# Flamingo for the weekend Feb 14-17



## telltail (Mar 11, 2007)

Honestly, this time of year shrimp is your best bet for live. Get a bunch, and they should stay alive for a few days with prep. Also, Gulps can be just as/if not more effective now. Pins can always be caught over any shallow grass flats. Put a chum bag out and the pins will come, and if lucky so will the pilchards. Pilchards and mullet are around, but usually you gotta hunt them in creeks/channels, etc. Tight lines!
PS - in a pinch, don't forget the power of the mighty ladyfish - chunked or whole...


----------



## mikeregas (Mar 15, 2013)

What is the best way to keep shrimp alive for a couple of days? I can keep a dozen or so alive for a while but if I am using them well a dozen doesn't go very far. Any ideas would be great.

Thanks again.


----------



## MariettaMike (Jun 14, 2012)

> So I really want to get on some fish or at least have some bait when we see fish...
> 
> So the question that I am posing is where and how is the best way to catch bait either in Florida Bay or the Back Country? I know most of you like to throw artificial or flies but I need to get her hooked and bait is much easier to do so than trying to teach her how to throw a fly rod or work a jerk bait.
> 
> Thanks Again...


you're really asking for trouble here...I would be more concerned about losing her over the camping challenges than hooking her on fishing.

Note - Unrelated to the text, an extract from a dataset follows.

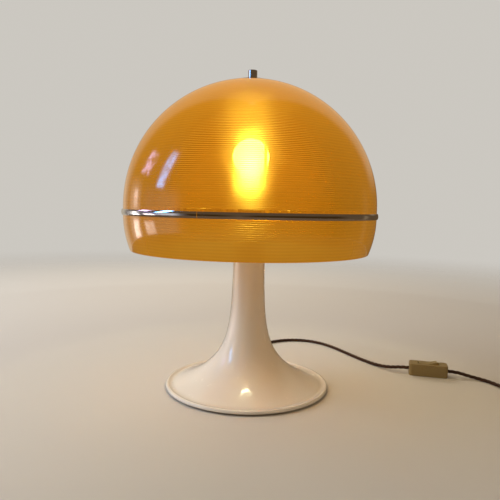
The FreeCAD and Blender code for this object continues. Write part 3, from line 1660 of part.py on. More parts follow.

Based on my experience of nearly being eaten alive by the no see'ums last Saturday night I would make sure I had fine screens in my tent or camper. Although she might think DEET is a romantic fragrance....


----------



## mikeregas (Mar 15, 2013)

Had a great time in Flamingo as always. Weather was perfect although it took a little while for it to warm up the first two days. Still no complaints and it kept the skeeters at bay...

Fishing was tough at least it was for me. We managed a lot of small jacks and lady fish with a few trout and mangrove snapper mixed in. Jumped a nice tarpon in the shark river and that was the highlight of the fishing. The low light was the redfish in the bay. They absolutely wanted nothing to do with me. It was one of the most frustrating days I have had fishing in a long, long time. Never the less there were plenty of fish to look at and cast too. We tried skimmer jigs, gulps, and even live shrimp and they wouldn't eat. I kinda wonder if I was fishing with more experienced anglers if it would have been different, but the time with my son and my girlfriend was worth more than a red... 

I even got her to pole some. Just need to teach her a little more so that she can get from a to b without so much zig and zag ;D

I got the tarpon on a jerk shad and it went balistic, my son and girlfriend were both like "oh my god, that fish is huge!" which in itself was priceless. 

Got back late lastnight and I am ready to make another trip down, I really want to figure out the back country a little better.


----------



## snookman716 (Jul 1, 2013)

Glad to hear you had a good time in the end. Let me know the next time you come down we can get out and do a little more exploring ill show you some more of the area and where to fish at certain tides. Where did you jump that tarpon the mouth of shark river?


----------



## mikeregas (Mar 15, 2013)

> Glad to hear you had a good time in the end. Let me know the next time you come down we can get out and do a little more exploring ill show you some more of the area and where to fish at certain tides. Where did you jump that tarpon the mouth of shark river?


All of the little tributaries into shark had tarpon, i guess I should say most if them had rolling tarpon. Send me you're number and I can send a map with a little more detail.


----------